Natürlich ist es das gute Recht der ESA, zu entscheiden, was sie rausgibt und was nicht. Es wird ja nur ein bisschen mehr Zeitnähe erbeten („Real Time“ muss nicht heißen, dass man die Bilder gleich von der Sonde ins Netz schickt). Eine verständliche Antwort darauf wäre vielleicht „wir haben die Kapazitäten nicht, um täglich zu veröffentlichen“. Es wird jedoch argumentiert, dass die Bilder der NAVCAM wissenschaftlich nutzbar seien. Dann sollen sie sie halt unscharf rechnen, den Bildausschnitt verändern und die Zeitmarken und Maßstäbe rausnehmen. Die Bilder oben wären ja ohnehin heute veröffentlicht worden, die waren also offenbar schon als unkritisch eingestuft.
Mir scheint, es wird zu viel mit Extrempositionen argumentiert, wo doch eigentlich ein Kompromiss gefordert wäre.
@Alderamin: “ Es wird jedoch argumentiert, dass die Bilder der NAVCAM wissenschaftlich nutzbar seien. Dann sollen sie sie halt unscharf rechnen, den Bildausschnitt verändern und die Zeitmarken und Maßstäbe rausnehmen.“
Das braucht aber auch wieder Zeit und Leute, die das tun. Und führt dazu, dass die Daten eben nicht in „Echtzeit“ publiziert werden können. Und ich bestreite immer noch, dass einen großen Data-Dump braucht, mit dem die Mehrheit der Menschen eh nichts anfangen kann, um die Begeisterung an dem Projekt aufrecht zu erhalten. Es werden ja mittlerweile eh fast tägliche neue Infos und Bilder veröffentlicht. Gibt es wirklich so großen Bedarf an pixeligen Pseudolive-Bildern?

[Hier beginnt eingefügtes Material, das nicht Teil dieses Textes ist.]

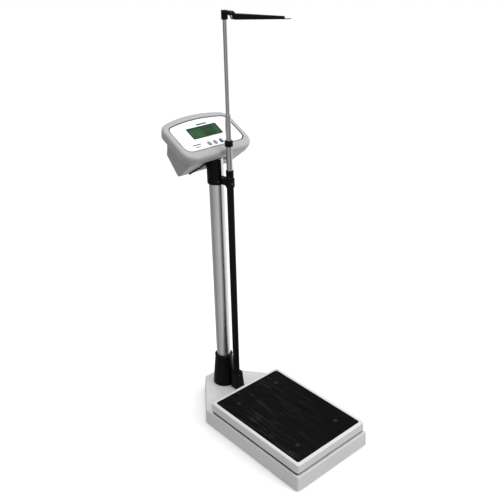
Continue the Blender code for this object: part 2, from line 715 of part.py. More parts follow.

Klar, die ESA hätte die ganze Kommunikation über das geleakte Bild und den offenen Brief besser machen können und sollen. Aber einen „Skandal“ kann ich da nicht erkennen. Die ESA geht mit den Daten genau so um, wie es auch alle anderen großen Forschungseinrichtungen machen. Verlangt ja auch keiner einen Livestream von den ESO-Teleskopen…
@FF
ich versuche mal, es Dir zu erklären. Du hast als Aufmacher die Rosetta-Bilder gewählt und verbindest dann die Begriffe Bilder und Daten.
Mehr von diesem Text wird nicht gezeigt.